THE LAND: WORD, IMAGE, AND DREAM
In the beginning was the Word.
A writer
wrote that. We
writers believe that we create; that words are the stuff of
creation. There is
a giddy godlike thrill
in looking at a landscape or at a face, and awaiting the arrival of the
words
that will truly create that landscape, that face in our understanding. It is a peculiar and
addictive sensation, one
that every writer knows. And
so, for us,
“In the beginning was the Word.”
Of
course, it isn’t true. Our
words do not create the world. To
think so is profoundly disrespectful to all the other beings with
whom we share creation. And
it isn’t
even true within the limited sphere of human consciousness. Before the Word is the
Image. Whether our
eyes are open or closed, the Image
is how our mind first organizes reality. After we form our image of the
world,
we are able to act – and usually one of our first acts is to
express our
understanding in words.
But
before both the Image and the Word, there is a deeper
layer yet. This is
the Dream, the
restless, shifting mixture of thoughts, expectations, values, and needs
that
constitutes our consciousness. The
Dream
explains how two people can take in the same landscape, the same image,
or the
same words, and perceive them completely differently.

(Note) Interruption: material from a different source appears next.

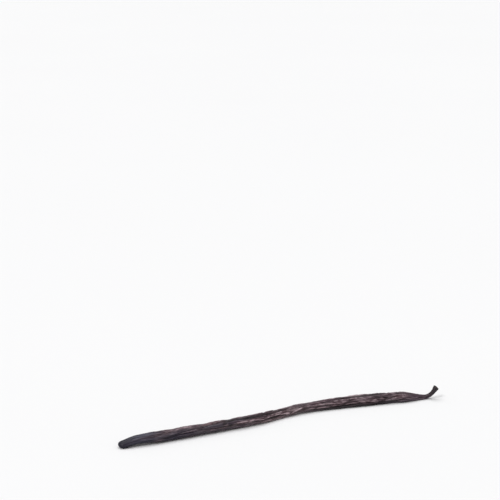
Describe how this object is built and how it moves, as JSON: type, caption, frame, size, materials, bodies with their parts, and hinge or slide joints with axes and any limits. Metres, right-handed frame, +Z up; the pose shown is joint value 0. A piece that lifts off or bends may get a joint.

The dream drives us to create the images that
we do, to arrange words as we do, to lay ourselves upon the land as we
do.
This
past September, Jim Chamberlain, Paul Tipton, and I
were fortunate to spend a day, swept with rain and sun, exploring a few
small
parts of the Cascade-Siskiyou National Monument
and its
surroundings. Our
mission was to Mark
Our Place, which we took to mean to look at and think about where we
live; this
land: what it means
to us and what, perhaps,
we mean to it. And
so we were brought
back to the beginning: to the word, the image, and the dream.
You
will not be surprised to learn that the three of
us came away with different responses.
That was precisely the point.
Paul
and I are writers. Jim
is a
photographer, and worked with both of us to deepen our merely literary
productions.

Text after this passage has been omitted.